Zutreffend greift der Beschwerdeführer jedoch auch in der Mängelrüge (Z 5) die Problematik des Zustandekommens seines später widerrufenen Geständnisses vom 20.Oktober 1990 (S 41) vor der Polizei und der (u.a.) darauf gestützten Feststellungen auf:

Das Schöffengericht setzt sich zwar in seinen Entscheidungsgründen mit der Persönlichkeit jener Beamten, vor denen das "Geständnis" abgelegt wurde, und mit der Behauptung einer gesetzwidrigen Einflußnahme auf den Inhalt der Verantwortung des Angeklagten auseinander, unterläßt jedoch jede Erörterung des Umstandes, daß Johann S***** nach seiner Einlieferung in das gerichtliche Gefangenenhaus u.a. diverse Verletzungen am linken Oberarm und im Brustbereich aufwies (vgl S 75), die von ihm ausdrücklich auf Mißhandlungen, zwar nicht durch vernehmende, jedoch durch andere Polizeibeamte zurückgeführt werden. Da auch der "intellektuelle Standard" des Johann S***** nach dem gerichtsärztlichen Sachverständigengutachten "deutlich unter dem Durchschnitt angesiedelt ist" (S 141), hätte es bei dieser Sachlage im Sinn der Beschwerdeausführungen des Verteidigers und Sachwalters des Angeklagten einer umfassenden Auseinandersetzung mit der Frage bedurft, ob S***** während der "ein- oder zweistündigen Vernehmung" (S 184) durch Gruppeninspektor Josef B***** und Abteilungsinspektor Engelbert V***** in Anbetracht der angeblich vorausgegangenen vorsätzlichen Körperverletzungen dem von ihm zumindest subjektiv als "Druck" ("unterschreib und dann passiert Dir nichts" etc) empfundenen Verhalten der verhörenden Beamten (vgl u.a. S 178 ff) allenfalls letztlich nicht standhalten konnte und Angaben machte, die zur Gänze oder teilweise nicht den Tatsachen entsprachen.

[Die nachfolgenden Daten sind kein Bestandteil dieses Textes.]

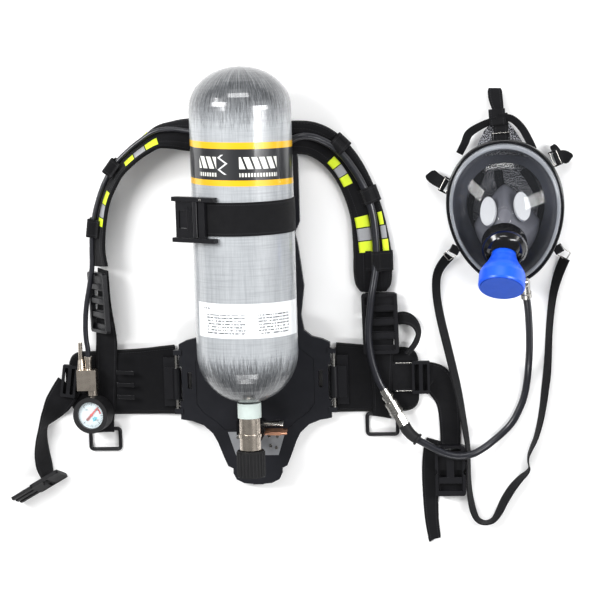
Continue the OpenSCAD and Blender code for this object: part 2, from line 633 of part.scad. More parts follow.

Der erwähnte Begründungsmangel macht das Urteil nichtig nach der Z 5 des § 281 Abs. 1 StPO, weil im Beweisverfahren hervorgekommene Umstände mit Stillschweigen übergangen bzw ungewürdigt gelassen wurden, bei deren Erörterung eine andere Lösung der Beweisfrage nicht auszuschließen ist.

Da sich sohin zeigt, daß die Anordnung einer neuen Hauptverhandlung nicht zu vermeiden ist und eine Entscheidung des Obersten Gerichtshofes in der Sache selbst noch nicht einzutreten hat, war gemäß dem § 285 e StPO bereits bei einer nichtöffentlichen Sitzung wie aus dem Spruch ersichtlich zu erkennen.

Auf das übrige Beschwerdevorbringen brauchte demnach nicht mehr eingegangen zu werden.

Bei der Neudurchführung des Verfahrens wird im Zusammenhang mit dem Verbrechensfaktum nach den §§ 15, 207 Abs. 1 StGB gegebenenfalls auch den erforderlichen Konstatierungen über den Tatplan Augenmerk zuzuwenden sein (vgl u.a. Mayerhofer-Rieder StGB3 § 15 EGr. 2).

Mit seiner durch die Urteilsaufhebung gegenstandslos gewordenen Berufung war der Angeklagte auf diese Entscheidung zu verweisen.